Isto é praticamente impossível! Mais fácil ganhar na loteria. A chance de ganhar na mega-sena é de 1 em 50 milhões. De não ter repetidas em 148 figurinhas (somente 22% do total) é de 1 em 55 milhões.
Mas, afinal, quanto se gasta para completar o álbum da copa?
Daí que simulações – em um universo de 100 mil casos – mostram que, se você quiser completar o álbum, sem realizar nenhuma troca, você gastaria, em média, R$ 3.805,26. O colecionador mais sortudo gastaria R$ 2.168,00 e o mais azarado, R$ 9.650.
Aí chegamos, talvez, naquilo que é o mais bacana do “mercado das figurinhas”, que é o mercado das trocas. É ínsito ao mercado das figurinhas a criação natural e paralela do mercado das trocas, qual uma verdadeira teoria dos jogos, em um jogo cooperativo.
O lugar para se realizar as trocas
A criação física do lugar para se realizar as trocas. Uma praça, as escolas, em frente a uma banca famosa, os shoppings. São verdadeiros mercados físicos, balcões de negócios de figurinhas, mas que atraem naturalmente regras e etiquetas de funcionamento. Uma regular por outra regular. Uma brilhante por outra brilhante. Horário de funcionamento.
Nesse sentido, até lances em dinheiro, o que – de certa forma – escapa à etiqueta e à ética da maior parte dos colecionadores. É o mercado – antes, uma realidade abstrata – em verdadeira construção e funcionamento.
Os modelos de troca do mercado de figurinhas
Assim, o segundo fenômeno, mais atinente ao jogo cooperativo, permite o desenvolvimento de modelos alternativos de troca. Por exemplo, em alguns shoppings de Belo Horizonte, tornou-se ilustrativo um painel acrílico com recipientes para figurinhas.

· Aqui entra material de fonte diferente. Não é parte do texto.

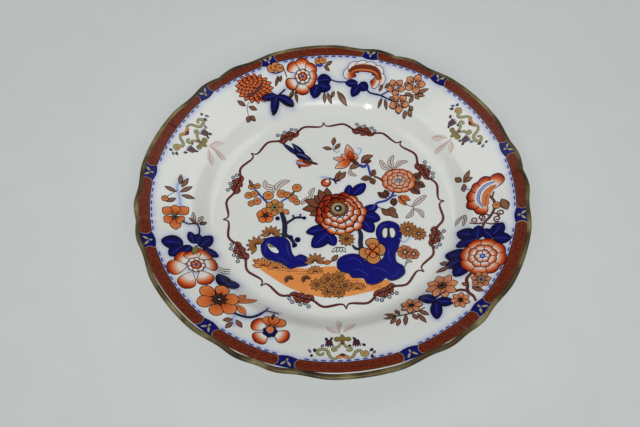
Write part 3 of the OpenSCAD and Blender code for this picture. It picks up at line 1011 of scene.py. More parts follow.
def paint_ground():
    """An orange bank with scratched grass and small flowers."""
    p = Painter("bank")
    p.fill("ground", [(-53, -37.5), (-45, -38.5), (-35, -42), (-18, -45), (0, -43.5), (6, -48),
                      (20, -54), (33, -54), (36, -56.5), (30, -60.5), (20, -63), (10, -65.3),
                      (-3, -66.3), (-12, -65), (-22, -62), (-31, -57.5), (-40, -51), (-48, -44.5)])
    p.line("leaf", [(-53, -38), (-46, -40), (-38, -42), (-30, -45)], 1.6, 0.6)
    for x, y, length in ((-50, -40.5, 7), (-46, -42.5, 9), (-42, -44.5, 10), (-37, -46.2, 12),
                         (-30, -47.2, 15), (-24, -49, 12), (6, -54.5, 9), (10, -57, 12), (17, -58.5, 12),
                         (24, -60, 8)):
        for dash in np.arange(0, length, 1.7):
            p.line("maroon", [(x + dash, y), (x + dash + 1.1, y + 0.35)], 0.45)
    for x, y in ((-29, -53), (-18, -53)):
        star(p, (x, y), 3.4, 7, "leaf", turn=18, arc=200, line=0.3)
    for x, y, radius, first, sweep in ((-46, -43, 7.0, 20, 150), (-38, -45, 6.0, 30, 130),
                                       (-12, -48, 5.4, 10, 160), (15, -61, 5.6, 20, 140)):
        star(p, (x, y), radius, 7, "ground", turn=first, arc=sweep, vein="leaf", outline="leaf", line=0.4)
    for x, y, radius in ((-11, -57, 5.0), (7, -58, 5.2), (-4, -62, 4.6), (-4, -53, 5.0), (3, -51.5, 4.6),
                         (-1, -58, 5.4), (3, -63, 4.2)):
        star(p, (x, y), radius, 9, "ochre", turn=x * 9, vein=None, outline="leaf", line=0.35)
        dot(p, "leaf", (x, y), 0.8)
    p.finish("orange_ground")


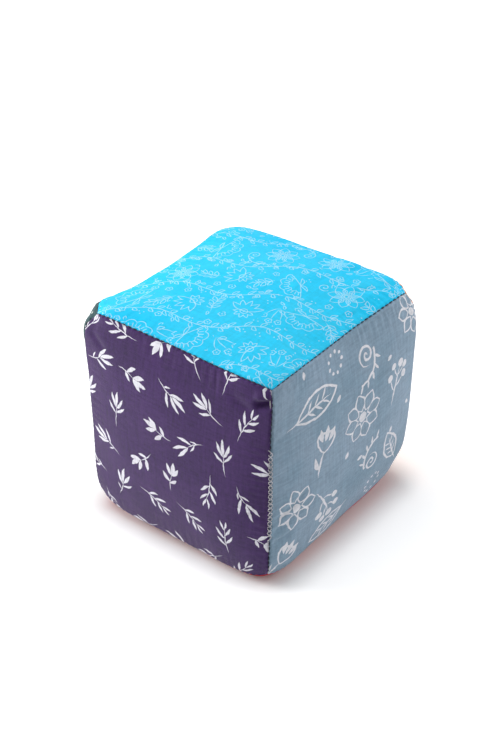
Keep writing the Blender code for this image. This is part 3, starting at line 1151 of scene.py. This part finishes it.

Este painel é preenchido com figurinhas e os colecionadores vão naturalmente verificando a figurinha que lhes falta. Ao encontrar uma inédita, pegam a figurinha, e repõe o quadro com uma figurinha repetida sua. Ou seja, um verdadeiro balcão de troca coletiva. Que gera igualmente o efeito de respeito e/ou constrangimento diante do painel. Ao pegar uma figurinha, você deve repor o quadro. Ninguém fiscaliza e todos fiscalizam ao mesmo tempo!
O senhor-figurinhas
O senhor-figurinhas ou o profissional das figurinhas. Com a criação do mercado, era natural e esperado que este personagem surgisse. É o sujeito que se torna colecionador profissional, e que normalmente tem uma banca ou um fichário com todas as 670 figurinhas. Ele vira uma espécie de provedor de liquidez ao mercado, em especial para os colecionadores que estão a poucas unidades de completar o álbum. A Panini também tem esta função de provedor de liquidez!
Este colecionador ainda pode tentar a sorte dos pacotinhos ou a troca individual, mas o processo se torna mais penoso. Assim, o profissional das figurinhas abastece o mercado com as últimas figurinhas faltantes para você. Só que, aqui, ele “cobra” um preço maior. Exige mais figurinhas para aquela faltante. Novamente, a economia explica o caso: a figurinha faltante para você é rara (na sua percepção).
Então, utilidade para você é alta. Justamente por ser a figurinha que falta para você completar o álbum. Daí o senhor-figurinhas extrai “renda” desse seu desejo de completar o álbum. Mas veja: isto não é necessariamente ruim. Ele provê assistência para que os colecionadores completem o álbum. E ao mesmo tempo renovam seu estoque para continuar proporcionando o “mesmo serviço” para mais colecionadores.
Portanto, o mercado de figurinhas fornece uma verdadeira aula de economia. E aí: diante destas informações, qual é a sua estratégia para completar o álbum da copa?